Fortnite’s Chapter 2 Updates Have Been A Massive Change For The Community – Forbes

Fortnite

Fortnite

Credit: Epic Games

There’s a new Fortnite update out today, with downtime and everything. There was a time when that meant a treasure trove of new info: balance changes, maybe a new weapon, datamined skins, map changes and who knows what else. Today, however, things are more moderate. There are no patch notes and no major changes, just some needed bug fixes to keep the game rolling. There’s nothing wrong with that, of course, but it’s been a huge adjustment for a community used to a very different schedule for the favorite game. So what changed?

When Fortnite: Battle Royale first hit, it transformed itself into the pre-eminent battle royale title with three major factors. First, it piggybacked off of PUBG with a free-to-play release, immediately drawing in any curious gamers that hadn’t yet made the decision to drop $30 on the premium PUBG. Second, it successfully adapted the formula without a lot of the technical problems that were plaguing PUBG at the time, which is the sort of thing that’s a lot easier to do if you’re a large company on the scale of Epic. And third, it pursued a massively ambitious update schedule, pushing huge amounts of new content to players in a way that radically shifted expectations of games-as-service meant for the industry, with new weapons, items, map changes and events hitting at a furious pace that no developer outside of the very largest could match.

There has already been reporting about just what that aggressive update schedule did to the developers at Epic: crunch and burnout are huge problems in the industry, and the expectations set by Fortnite’s development appeared to compound that problem even as the team grew.

With the release of Chapter 2, it appears that Epic finally decided to throttle things back. Gone are the weekly new items and map changes, and the updates that we do see are smaller in scope. I’m going to call that a positive thing, and not just because I assume it’s less work for stressed developers: the game meta is more stable than it used to be, and it’s easier to wrap your head around what’s happening at any given moment.
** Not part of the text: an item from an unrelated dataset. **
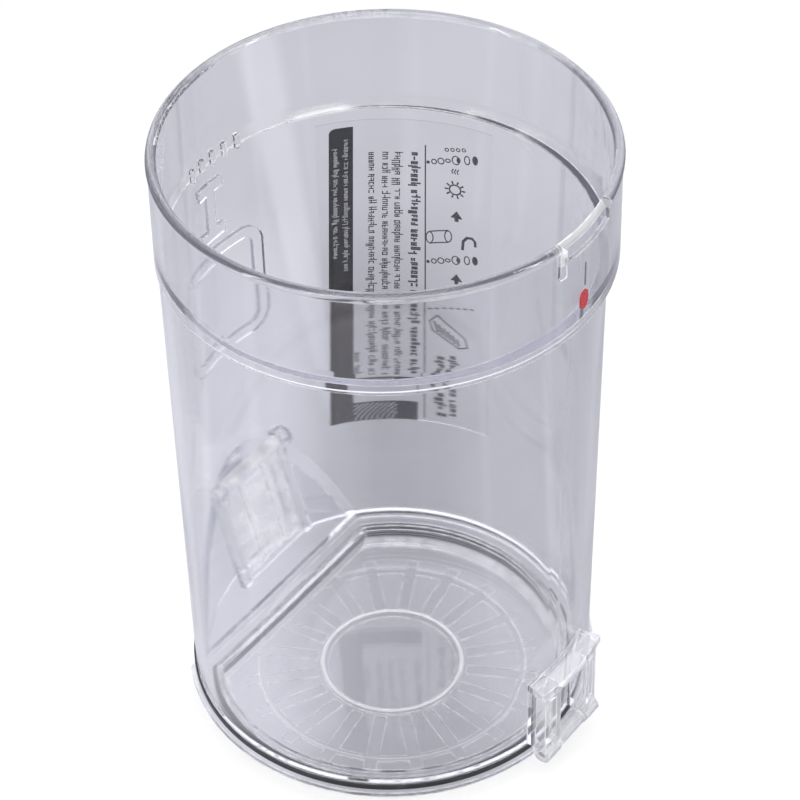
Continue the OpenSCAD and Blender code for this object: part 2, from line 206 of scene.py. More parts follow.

It was also a necessary thing: it was clear that things were going to have to slow down at some point, lest both developers and players simply drowned in a sea of content.

That doesn’t mean it hasn’t been a huge adjustment for a community used to unwrapping a new present every week. The major news and leaker accounts are quieter than they’ve ever been, and social media features a ton of grumbling about the lack of updates, with terms like “dead game” thrown around with abandon. Fortnite muscled itself into a weekly news cycle for a very long time, and for better and for worse, it’s not quite there like it used to be.

I imagine that the grumbling will stabilize at a certain point. Fortnite needs to think about a sustainable development schedule for its post-craze era, and it’s clear that this is the beginning of that. It seems we’re on track for the first large update with an upcoming holiday event, so we’ll see how well Epic can balance a less aggressive schedule with the occasional big drop. But it’s interesting to see how Fortnite is pulling back even as other developers are attempting to adapt Epic’s concept for more aggressive schedules of their own. The genie is out of the bottle now.